Farming was much more productive than foraging, but it placed an unprecedented premium on human labor. Rapidly growing agricultural populations tended to always revert quickly to the maximum carrying capacity of their land and so constantly lived a drought, blight, flood or infestation away from famine and disaster. And no matter how favorable the elements, farmers were subject to an unrelenting annual cycle that ensured that most of the efforts only ever yielded rewards in the future.

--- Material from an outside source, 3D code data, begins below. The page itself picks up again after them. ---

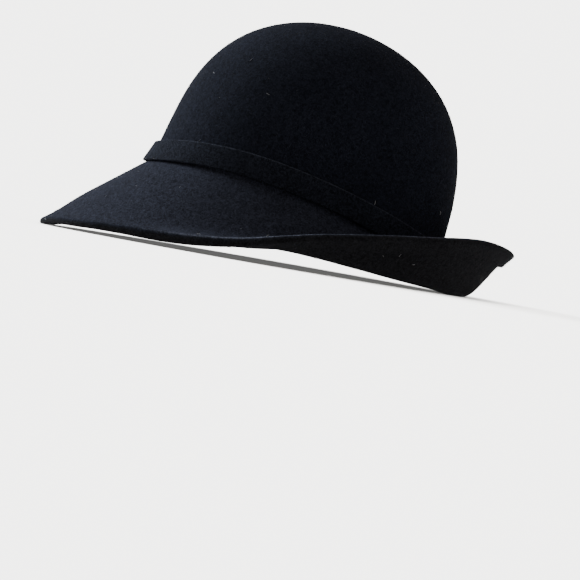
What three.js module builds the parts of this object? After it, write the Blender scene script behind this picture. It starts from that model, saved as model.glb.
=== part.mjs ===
// A wool-felt hat: a round crown, a brim snapped down in front and rolled up behind, and a felt band.
// Millimetres. +Z is up, the front looks along -Y and the wearer's left is +X.
// The hat rests on the front edge of its brim and on the fold behind, at z = 0.
import * as THREE from "three";

// ---- felt ----
const FELT = 2.5;
const FELT_COLOUR = 0x171a21;
const BAND_COLOUR = 0x13161c;

// ---- crown, measured outside, in the frame of the head line ----
const CROWN_LENGTH = 209.2;
const CROWN_WIDTH = 166;
const CROWN_HEIGHT = 131.4;
const SHOULDER_OUT = 2; // 2 is round, and more swells the dome's section towards its shoulder
const SHOULDER_UP = 3.5;
const TAPER = 0.083; // how much the walls lean in, as a share of the radius

// ---- head line: its height over the dome's foot in front, at the sides and behind ----
const HEAD_LINE = { front: 3, side: 9.9, back: -4.7 };

// ---- brim, by angle round the head from the front: all angles in degrees, the rest in millimetres ----
// fall: slope down from the crown; rise: slope after the bend; bendFrom, bendOver: where the bend is;
// flare: last turn up at the edge
const BRIM = [
  { at: 0, length: 88.5, fall: 47.5, rise: -53, bendFrom: 44.5, bendOver: 22, flare: 6.5 },
  { at: 25, length: 83.5, fall: 48.5, rise: -46, bendFrom: 50.5, bendOver: 22, flare: 4 },
  { at: 50, length: 75.5, fall: 47.5, rise: -43, bendFrom: 49, bendOver: 22, flare: 3.5 },
  { at: 75, length: 73, fall: 49.5, rise: -10.5, bendFrom: 41, bendOver: 24, flare: 4 },
  { at: 100, length: 71.5, fall: 46.5, rise: 40.5, bendFrom: 34, bendOver: 24, flare: 2.5 },
  { at: 125, length: 71.5, fall: 42.5, rise: 61, bendFrom: 25, bendOver: 22, flare: 0 },
  { at: 150, length: 72, fall: 33, rise: 67.5, bendFrom: 17.5, bendOver: 21, flare: -3.5 },
  { at: 180, length: 71, fall: 23, rise: 67.5, bendFrom: 14, bendOver: 26.5, flare: -10 },
];
const WALL_SLOPE = -88; // the crown's wall where it meets the brim
const BREAK = 4; // length of the turn from wall to brim
const FLARE = 16; // length of the flare before the edge

// ---- hem: the edge of the brim, turned under and pressed flat ----
const HEM = 10.5;
const HEM_STEP = 2; // length over which its cut edge rises

// ---- band ----
const BAND_HEIGHT = 15;
const BAND_THICKNESS = 2.5;
const BAND_CORNER = 0.9;
const BAND_LIFT = 0.6; // of its foot over the head line
const BAND_LAP = 1.2; // how far the foot's outer corner reaches down over the brim
const BAND_SLIP = 7.4; // how far past the head line its foot has slipped down the brim in front
const SLIP_REACH = 75; // degrees from the front where it sits in place again
const GAP = 0.3; // between crown and band

// ---- rest ----
const REST_TILT = 10.5; // degrees that the head line falls towards the back
const PRESSED = 0.9; // how far the felt is flattened where it stands

// ---- facets ----
const SIDES = 72;
const CROWN_ROWS = 12;
const BRIM_ROWS = 12;
const BRIM_CROWDING = 1.2; // over 1 sets the brim's rows closer to each other near the crown
const HEM_ROWS = 3;
const EDGE_TURNS = [60, 20, -20, -60]; // degrees round the rounded edge, from the brim's top to its underside

const radians = THREE.MathUtils.degToRad;
const smooth = (x) => THREE.MathUtils.smoothstep(x, 0, 1);

// A column of the brim table as a smooth even curve of the angle round the head.
function brimCurve(column) {
  const rows = BRIM.map((row) => ({ at: radians(row.at), value: row[column] }));
  const last = rows.length - 1;
  const slopes = rows.map((row, i) => {
    if (i === 0 || i === last) return 0;
    return (rows[i + 1].value - rows[i - 1].value) / (rows[i + 1].at - rows[i - 1].at);
  });
  return (angle) => {
    const turn = Math.abs(Math.atan2(Math.sin(angle), Math.cos(angle)));
    let i = 0;
    while (i < last - 1 && turn > rows[i + 1].at) i += 1;
    const span = rows[i + 1].at - rows[i].at;
    const x = (turn - rows[i].at) / span;
    const from = rows[i].value * (1 + 2 * x) * (1 - x) ** 2 + slopes[i] * span * x * (1 - x) ** 2;
    const to = rows[i + 1].value * (3 - 2 * x) * x ** 2 - slopes[i + 1] * span * (1 - x) * x ** 2;
    return from + to;
  };
}

const brimLength = brimCurve("length");
const brimFall = brimCurve("fall");
const brimRise = brimCurve("rise");
const bendFrom = brimCurve("bendFrom");
const bendOver = brimCurve("bendOver");
const brimFlare = brimCurve("flare");

function headLine(angle) {
  const c = Math.cos(angle);
  const towardsFront = (HEAD_LINE.front * (c * c + c)) / 2;
  const towardsBack = (HEAD_LINE.back * (c * c - c)) / 2;
  return HEAD_LINE.side * (1 - c * c) + towardsFront + towardsBack;
}

// A point of the dome at a height over its foot, with its skin moved out by a distance.
function domePoint(angle, height, out) {
  const level = Math.max(height, 0) / (CROWN_HEIGHT + out);
  const shoulder = (1 - Math.min(level, 1) ** SHOULDER_UP) ** (1 / SHOULDER_OUT);
  const reach = shoulder * (1 - TAPER * level);
  const x = (CROWN_WIDTH / 2 + out) * Math.sin(angle) * reach;
  const y = -(CROWN_LENGTH / 2 + out) * Math.cos(angle) * reach;
  return new THREE.Vector3(x, y, height);
}

// The level direction in which the brim leaves the crown.
function outwards(angle) {
  return new THREE.Vector3(CROWN_LENGTH * Math.sin(angle), -CROWN_WIDTH * Math.cos(angle), 0).normalize();
}

function brimSlope(angle, along) {
  const fall = -brimFall(angle);
  const atBreak = (fall - WALL_SLOPE) * smooth(along / BREAK);
  const atBend = (brimRise(angle) - fall) * smooth((along - bendFrom(angle)) / bendOver(angle));
  const atEdge = brimFlare(angle) * smooth((along - brimLength(angle) + FLARE) / FLARE);
  return radians(WALL_SLOPE + atBreak + atBend + atEdge);
}

// Points of the felt's middle from the head line to the edge, each with its slope.
function brimMiddle(angle, stations) {
  const STEP = 0.5;
  const root = domePoint(angle, headLine(angle), -FELT / 2);
  const away = outwards(angle);
  const points = [];
  let along = 0;
  let out = 0;
  let up = 0;
  for (const station of stations) {
    const steps = Math.ceil((station - along) / STEP);
    const length = (station - along) / steps;
    for (let i = 0; i < steps; i += 1) {
      const slope = brimSlope(angle, along + length / 2);
      out += length * Math.cos(slope);
      up += length * Math.sin(slope);
      along += length;
    }
    points.push({ root, away, out, up, along, slope: brimSlope(angle, along) });
  }
  return points;
}

// A point beside the felt's middle: lift along its normal and past along its slope.
function beside({ root, away, out, up, slope }, lift, past = 0) {
  const run = out - lift * Math.sin(slope) + past * Math.cos(slope);
  const rise = up + lift * Math.cos(slope) + past * Math.sin(slope);
  return root.clone().addScaledVector(away, run).add(new THREE.Vector3(0, 0, rise));
}

// One section of the hat, from the crown's top outside to the crown's top inside.
function hatSection(angle) {
  const start = headLine(angle);
  const domeRows = (out) => {
    const top = CROWN_HEIGHT + out;
    const low = Math.asin(start / top);
    const heights = [];
    for (let i = 1; i <= CROWN_ROWS; i += 1) {
      const rise = THREE.MathUtils.lerp(Math.PI / 2, low, i / CROWN_ROWS);
      heights.push(top * Math.sin(rise));
    }
    return heights.map((height) => domePoint(angle, height, out));
  };
  const length = brimLength(angle);
  const plain = length - HEM;
  const stations = [];
  for (let i = 1; i <= BRIM_ROWS; i += 1) stations.push(plain * (i / BRIM_ROWS) ** BRIM_CROWDING);
  for (let i = 1; i <= HEM_ROWS; i += 1) {
    stations.push(plain + HEM_STEP + ((HEM - HEM_STEP) * (i - 1)) / (HEM_ROWS - 1));
  }
  const middle = brimMiddle(angle, stations);
  const top = middle.map((point) => beside(point, FELT / 2));
  const under = middle.map((point) => {
    const folded = FELT * smooth((point.along - plain) / HEM_STEP);
    return beside(point, -FELT / 2 - folded);
  });
  const edge = EDGE_TURNS.map((turn) => {
    const lift = FELT * Math.sin(radians(turn)) - FELT / 2;
    return beside(middle.at(-1), lift, FELT * Math.cos(radians(turn)));
  });
  return [...domeRows(0), ...top, ...edge, ...under.reverse(), ...domeRows(-FELT).reverse()];
}

// The band's foot: in front on the brim, at the sides and behind on the crown's wall.
function bandFoot(angle) {
  const turn = Math.abs(Math.atan2(Math.sin(angle), Math.cos(angle)));
  const slipped = beside(brimMiddle(angle, [BAND_SLIP])[0], FELT / 2 + GAP);
  const inPlace = domePoint(angle, headLine(angle) + BAND_LIFT, GAP);
  return slipped.lerp(inPlace, smooth(turn / radians(SLIP_REACH)));
}

// One section of the band, round its own closed outline. It leans out where its foot has slipped.
function bandSection(angle) {
  const foot = bandFoot(angle);
  const head = domePoint(angle, foot.z + BAND_HEIGHT, GAP);
  const up = head.clone().sub(foot).normalize();
  const away = outwards(angle);
  const out = away.clone().multiplyScalar(up.z).add(new THREE.Vector3(0, 0, -up.dot(away)));
  const middle = head.clone().lerp(foot, 0.5);
  const bulge = domePoint(angle, middle.z, GAP).sub(middle).dot(out);
  middle.addScaledVector(out, Math.max(bulge, 0));
  const from = (point, outBy, upBy) => point.clone().addScaledVector(out, outBy).addScaledVector(up, upBy);
  return [
    head,
    from(head, BAND_THICKNESS - BAND_CORNER, 0),
    from(head, BAND_THICKNESS, -BAND_CORNER),
    from(middle, BAND_THICKNESS, 0),
    from(foot, BAND_THICKNESS, BAND_CORNER - BAND_LAP),
    from(foot, BAND_THICKNESS - BAND_CORNER, -BAND_LAP),
    foot,
    middle,
  ];
}

// Joins sections set round the head. An open section ends at two poles, and a closed one meets itself.
function wrap(section, poles) {
  const columns = [];
  for (let i = 0; i < SIDES; i += 1) columns.push(section((2 * Math.PI * i) / SIDES));
  const rows = columns[0].length;
  const points = [...columns.flat(), ...poles];
  const at = (column, row) => (column % SIDES) * rows + (row % rows);
  const faces = [];
  const bands = poles.length ? rows - 1 : rows;
  for (let i = 0; i < SIDES; i += 1) {
    for (let j = 0; j < bands; j += 1) {
      faces.push(at(i, j), at(i, j + 1), at(i + 1, j + 1));
      faces.push(at(i, j), at(i + 1, j + 1), at(i + 1, j));
    }
    if (poles.length) {
      faces.push(points.length - 2, at(i, 0), at(i + 1, 0));
      faces.push(points.length - 1, at(i + 1, rows - 1), at(i, rows - 1));
    }
  }
  return { points, faces };
}

function feltMesh(name, { points, faces }, colour) {
  const geometry = new THREE.BufferGeometry().setFromPoints(points);
  geometry.setIndex(faces);
  geometry.computeVertexNormals();
  const material = new THREE.MeshStandardMaterial({ color: colour, roughness: 0.95, metalness: 0 });
  const mesh = new THREE.Mesh(geometry, material);
  mesh.name = name;
  return mesh;
}

const topOutside = new THREE.Vector3(0, 0, CROWN_HEIGHT);
const topInside = new THREE.Vector3(0, 0, CROWN_HEIGHT - FELT);
const body = wrap(hatSection, [topOutside, topInside]);
const band = wrap(bandSection, []);

// Tilted to its rest, centred over the floor, and flattened where it stands.
const tilt = new THREE.Matrix4().makeRotationX(-radians(REST_TILT));
for (const point of [...body.points, ...band.points]) point.applyMatrix4(tilt);
const box = new THREE.Box3().setFromPoints(body.points);
const seat = new THREE.Vector3(0, -(box.min.y + box.max.y) / 2, -box.min.z - PRESSED);
for (const point of [...body.points, ...band.points]) {
  point.add(seat);
  point.z = Math.max(point.z, 0);
}

const hat = new THREE.Group();
hat.name = "hat";
hat.add(feltMesh("hat_body", body, FELT_COLOUR));
hat.add(feltMesh("hat_band", band, BAND_COLOUR));
export default hat;
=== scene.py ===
"""A navy-black wool-felt fedora with a round crown, built as an add-on and run as a script."""

import math

import bpy
import numpy as np
from mathutils import Matrix, Vector, noise


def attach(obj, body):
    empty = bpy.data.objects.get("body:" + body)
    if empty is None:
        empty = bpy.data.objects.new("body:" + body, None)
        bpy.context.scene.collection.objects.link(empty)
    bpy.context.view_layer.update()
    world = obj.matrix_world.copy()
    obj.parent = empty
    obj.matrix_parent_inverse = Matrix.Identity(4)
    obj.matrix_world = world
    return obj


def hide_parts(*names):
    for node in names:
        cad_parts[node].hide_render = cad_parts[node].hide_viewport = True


bl_info = {
    "name": "Felt Fedora",
    "version": (1, 0, 0),
    "blender": (4, 5, 0),
    "location": "View3D > Sidebar > Hat",
    "description": "Makes a round-crowned wool-felt fedora, its band, its nap and a plain studio",
    "category": "Add Mesh",
}

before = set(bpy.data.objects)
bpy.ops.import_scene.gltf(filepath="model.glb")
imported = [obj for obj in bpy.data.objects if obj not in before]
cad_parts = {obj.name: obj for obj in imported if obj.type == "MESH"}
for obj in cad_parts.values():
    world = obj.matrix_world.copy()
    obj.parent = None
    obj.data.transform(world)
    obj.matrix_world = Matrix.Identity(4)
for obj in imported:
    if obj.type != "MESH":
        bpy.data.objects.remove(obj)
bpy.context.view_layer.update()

MM = 0.001
NODE_SPACING = 190

# ---- felt, in millimetres; the hat stands in the frame of its head line before it is set down ----
# Powers of the dome's section, outwards and upwards, and how much it draws in towards the top.
SHOULDER_OUT = 2
SHOULDER_UP = 3.5
TAPER = 0.083
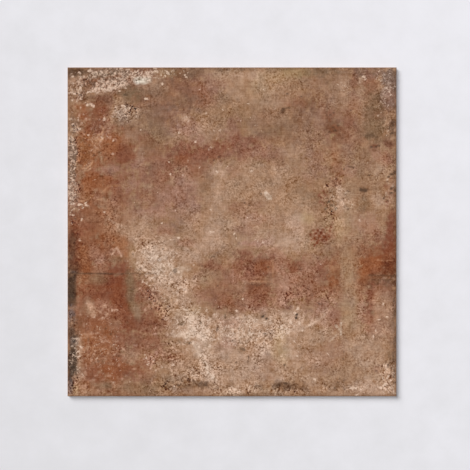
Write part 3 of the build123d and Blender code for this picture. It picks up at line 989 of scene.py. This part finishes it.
dabs("brick", 0.6, (188, 85, 5, 3), (183, 92, 6, 3, 20), (179, 98, 5, 3), (191, 97, 4, 4), (197, 104, 3, 5))
dabs("umber", 0.5, (206, 47, 3, 4), (211, 42, 4, 3), (202, 60, 3, 3), (213, 74, 5, 3), (161, 48, 4, 3))
dabs("umber", 0.75, (291, 80, 8, 3, 30), (289, 71, 5, 3, -20), (297, 76, 3, 7), (284, 92, 7, 2, 10),
     (277, 62, 5, 3, 40))
dabs("brick", 0.65, (279, 84, 6, 3, -30), (296, 65, 3, 5), (282, 55, 7, 3, 20), (290, 98, 7, 3),
     (287, 63, 3, 4, 30))
dabs("cream", 0.5, (281, 70, 4, 6, 20), (286, 88, 6, 3, -20), (293, 84, 3, 5), (283, 95, 5, 3, 30),
     (286, 76, 3, 5))
dabs("brick", 0.2, (274, -4, 5, 7), (268, -17, 6, 5), (272, -24, 6, 5), (258, -26, 8, 4))
dabs("brick", 0.5, (160, -66, 7, 6), (186, -58, 6, 8), (190, -72, 5, 6), (152, -82, 6, 6), (168, -88, 7, 5))
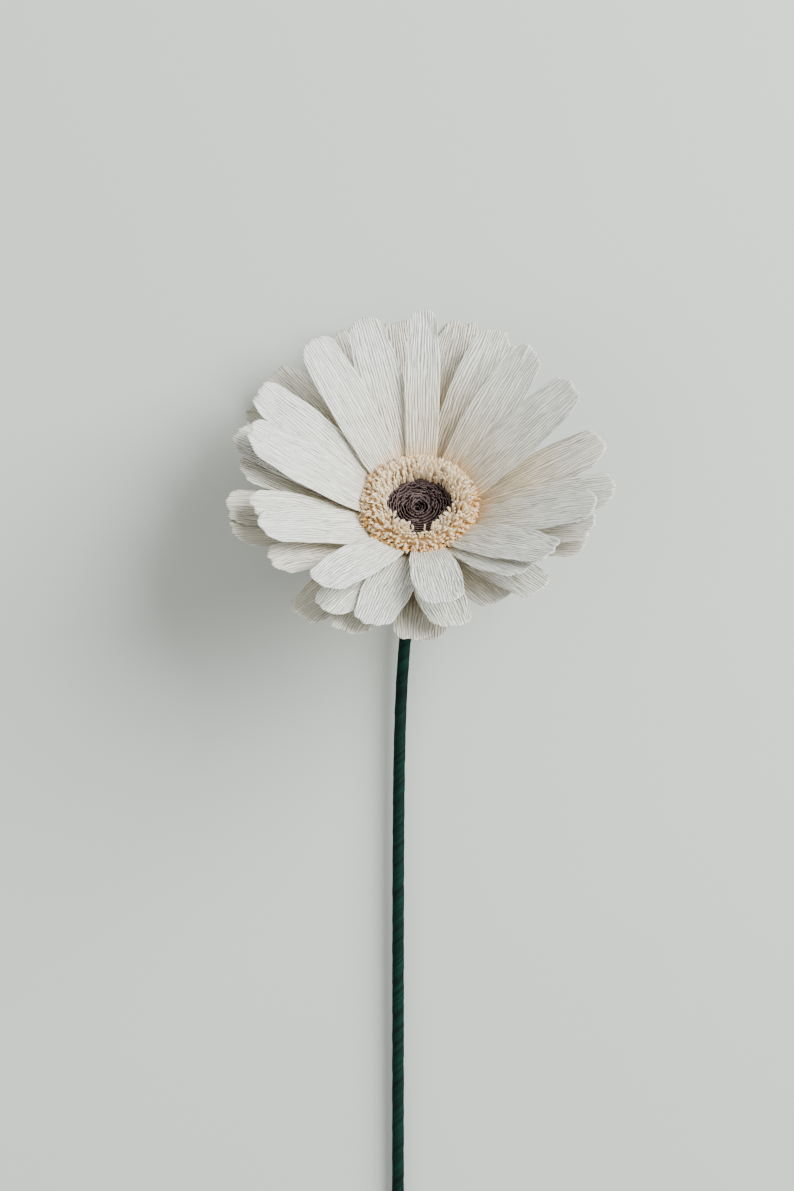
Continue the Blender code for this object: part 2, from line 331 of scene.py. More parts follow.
# ring, turn, rise, length, width, sideways sway
petals = {
    "petal_01": (0, 25, 37.0, 57.0, 14.5, 0.0),
    "petal_02": (0, 86, 38.0, 58.0, 10.0, 0.0),
    "petal_03": (0, 125, 37.5, 57.5, 13.5, 0.0),
    "petal_04": (0, 170, 39.0, 56.0, 15.5, 0.0),
    "petal_05": (0, 237, 35.5, 58.0, 14.0, 0.0),
    "petal_06": (0, 276, 36.0, 58.0, 14.5, 0.0),
    "petal_07": (0, 314, 37.0, 58.5, 14.0, 0.0),
    "petal_08": (1, 47, 37.0, 55.5, 14.0, 0.0),
    "petal_09": (1, 106, 36.5, 57.5, 13.0, 0.0),
    "petal_10": (1, 150, 35.0, 57.0, 14.0, 0.0),
    "petal_11": (1, 205, 35.0, 54.0, 14.5, 0.0),
    "petal_12": (1, 254, 28.5, 57.0, 13.5, 0.0),
    "petal_13": (1, 306, 36.0, 54.0, 13.5, 0.0),
    "petal_14": (1, 340, 33.0, 56.0, 14.0, 0.0),
    "petal_15": (2, 63, 28.0, 56.0, 14.0, 0.0),
    "petal_16": (2, 164, 32.0, 56.0, 14.0, 2.5),
    "petal_17": (2, 196, 35.0, 52.5, 13.5, -2.0),
    "petal_18": (2, 240, 28.5, 55.5, 14.0, 0.0),
    "petal_19": (2, 275, 28.5, 55.0, 14.0, 3.0),
    "petal_20": (2, 309, 28.5, 55.0, 13.5, -2.0),
    "petal_21": (3, 110, 24.5, 56.5, 13.5, 0.0),
    "petal_22": (3, 174, 31.0, 52.0, 13.5, 0.0),
    "petal_23": (3, 214, 29.0, 51.0, 14.0, 0.0),
    "petal_24": (3, 247, 25.0, 56.0, 14.0, 0.0),
    "petal_25": (3, 297, 26.5, 45.5, 13.5, 0.0),
    "petal_26": (3, 337, 28.0, 52.5, 13.5, 0.0),
    "petal_27": (4, 94, 22.7, 56.0, 14.0, 0.0),
    "petal_28": (4, 153, 31.0, 54.5, 13.5, 0.0),
    "petal_29": (4, 188, 27.0, 54.5, 14.0, 0.0),
    "petal_30": (4, 232, 23.0, 54.0, 14.0, 0.0),
    "petal_31": (4, 266, 25.0, 52.5, 13.0, 0.0),
    "petal_32": (2, 350, 28.0, 57.0, 14.0, 0.0),
    "petal_33": (3, 9, 27.0, 53.5, 15.0, 0.0),
    "petal_34": (5, 75, 22.7, 56.5, 14.5, 0.0),
    "petal_35": (5, 134, 24.0, 55.0, 14.0, 0.0),
    "petal_36": (5, 196, 26.5, 53.5, 13.5, 0.0),
    "petal_37": (5, 270, 24.0, 50.0, 13.0, 0.0),
    "petal_38": (5, 334, 26.0, 49.5, 13.5, 0.0),
}
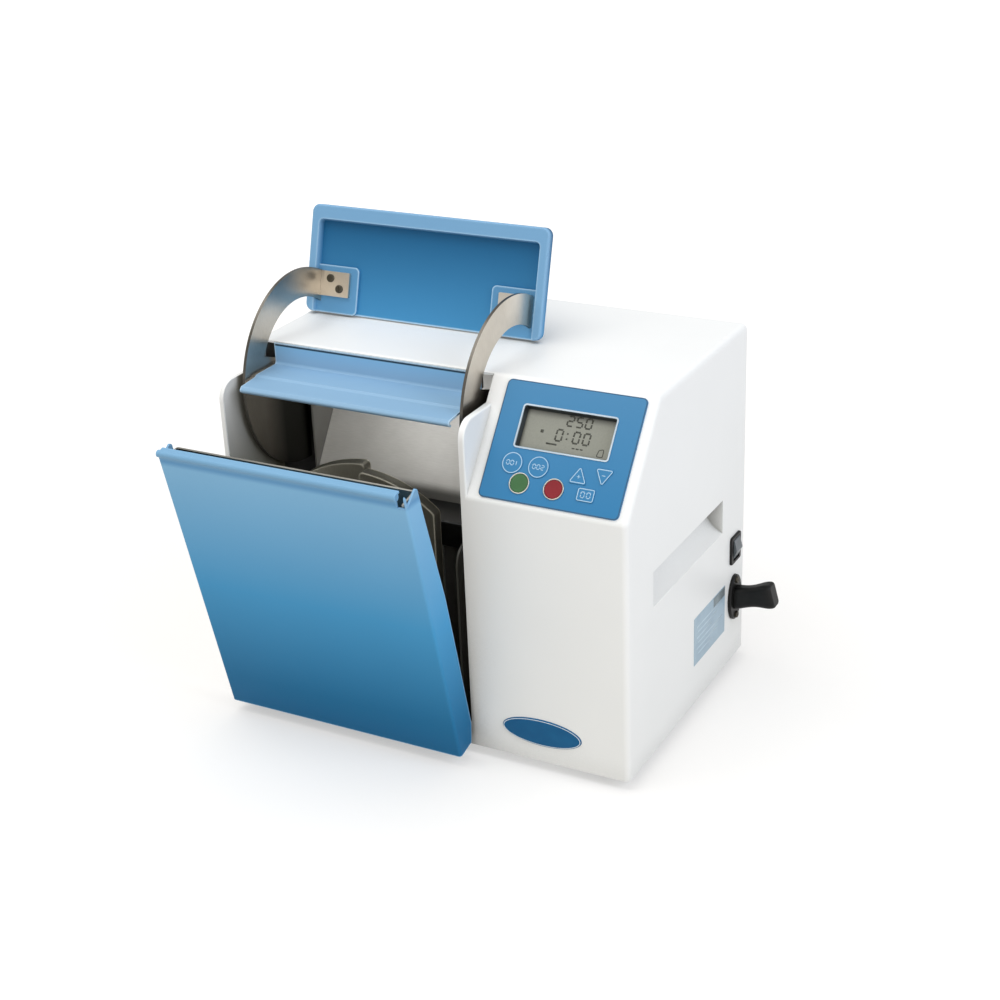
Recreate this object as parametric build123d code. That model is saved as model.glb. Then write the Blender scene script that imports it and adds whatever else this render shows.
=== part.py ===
from build123d import *
import os
from math import acos, atan2, cos, hypot, pi, radians, sin

# Bench-top paddle blender homogenizer. A sample bag hangs in the chamber between the folding
# door and two paddles, which a motor, belt and crank drive back and forth against the bag.
# Working coordinates: X from the housing's left face, Y back from its front face, Z up from the
# bench. At the end every piece is moved so that the origin is the middle of the whole part's
# outer box, on the bench. Each piece is modelled as it stands with the lid and the door open.

# ---------------------------------------------------------------- housing
WIDTH = 430.0              # overall width
DEPTH = 292.0              # front face to the outer face of the rear cover
TOP_Z = 368.0              # top of the housing
FOOT_H = 10.0              # lower edge of the housing, on its feet
WALL = 3.0                 # wall of the housing
COVER_T = 3.0              # rear cover
BASE_T = 3.0               # base plate
RING_W = 12.0              # width of the rear flange that takes the cover
EDGE_R = 6.0               # rounding of the outer side edges
BEND_R = 7.0               # rounding of the bends across the width
CONSOLE_W = 166.0          # console to the right of the chamber
SLOPE_Z = 273.0            # lower edge of the sloping control face
SLOPE_Y = 74.0             # depth at which the slope meets the top
CHEEK_T = 6.0              # thick front part of the side walls beside the chamber
CHEEK_Z = 345.0            # top of the cheeks, which carry the closed lid
CHEEK_R = 18.0             # rounded front corner of a cheek
CHEEK_D = 90.0             # depth of the thick part
SILL_Z = 34.0              # top of the front sill under the chamber
ARM_BAY = 14.0             # slot beside the chamber liner in which a lid arm swings
TOP_FLANGE_H = 15.0        # down-turned front edge of the top slab
GAP = 0.3                  # gap between pieces that move past each other
RUN = 0.05                 # radial clearance of a shaft in its bore

REAR_Y = DEPTH - COVER_T
RING_Y = REAR_Y - WALL
BASE_Z = FOOT_H + BASE_T
CON_X = WIDTH - CONSOLE_W
MID_X = (CHEEK_T + CON_X) / 2
BAY_X0 = CHEEK_T + ARM_BAY
BAY_X1 = CON_X - ARM_BAY
SLOPE_RISE = TOP_Z - SLOPE_Z
SLOPE_L = hypot(SLOPE_Y, SLOPE_RISE)
CHEEK_BACK = (CHEEK_Z - SLOPE_Z) * SLOPE_Y / SLOPE_RISE
SLOPE = Plane(origin=(0, 0, SLOPE_Z), x_dir=(1, 0, 0), z_dir=(0, -SLOPE_RISE, SLOPE_Y))

# Grip pocket, mains switch and mains inlet, all on the right side
GRIP_Y0, GRIP_Y1 = 57.0, DEPTH - 62.0
GRIP_Z0, GRIP_Z1 = 167.0, 203.0
GRIP_DEPTH = 22.0
SWITCH_Y, SWITCH_Z = DEPTH - 28.0, 136.0
SWITCH_W, SWITCH_H = 26.0, 30.0
SWITCH_RIM = 5.0           # width of the bezel round the rocker, at the sides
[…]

More than this, as any farmer will tell you, the fates will punish those who put off an urgent job like mending a fence or sowing a field in a timely fashion and reward those who go the extra mile to make contingencies for the unexpected. Were Russell still alive today, he would probably be happy to learn that there is good evidence that our attitudes to work are a cultural byproduct of the miseries endured in early agricultural societies. Such a recognition would not only make his Utopia eminently more realizable, but also give teeth to the view that automation would spell the end to scarcity and the demise of orthodox economics—along with the social institutions, structures and norms that coalesced around it. But he might equally be discouraged about our intransigence over changing our behavior, even when confronted with the costs associated with endless growth.
Yet there are many good reasons to revisit our working culture, not the least of which being that for most people work brings few rewards beyond a pay slip. As the pollster Gallup showed in its momentous survey of working life in 155 countries published in 2017, only one in 10 western Europeans described themselves as engaged by their jobs. This is perhaps unsurprising. After all, in another survey conducted by YouGov in 2015, 37 per cent of working British adults said their jobs were not making any meaningful contribution to the world.
Even putting these facts aside, there is a far more urgent reason to transform our approach to work. Bearing in mind that at its most fundamental, work is an energy transaction, and that there is an absolute correspondence between how much work we collectively do and our energy footprint, there are good grounds to argue that working less—and consuming less—will not just be good for our souls but may also be essential to ensuring the sustainability of our habitat.
The economic trauma induced by the pandemic has provided us with an opportunity to reimagine our relationship with work and to re-evaluate what jobs we consider really important.
Few now would be willing to stick their necks out to argue in favor of an economy that incentivizes our best and brightest to aspire to be derivatives traders rather than epidemiologists or nurses, and once-fringe ideas such as the provision of universal basic income or the formalization of a four-day week have flourished.
And more than all this, the pandemic has also reminded us that when it comes to how we work, we are far more adaptable than we often realize.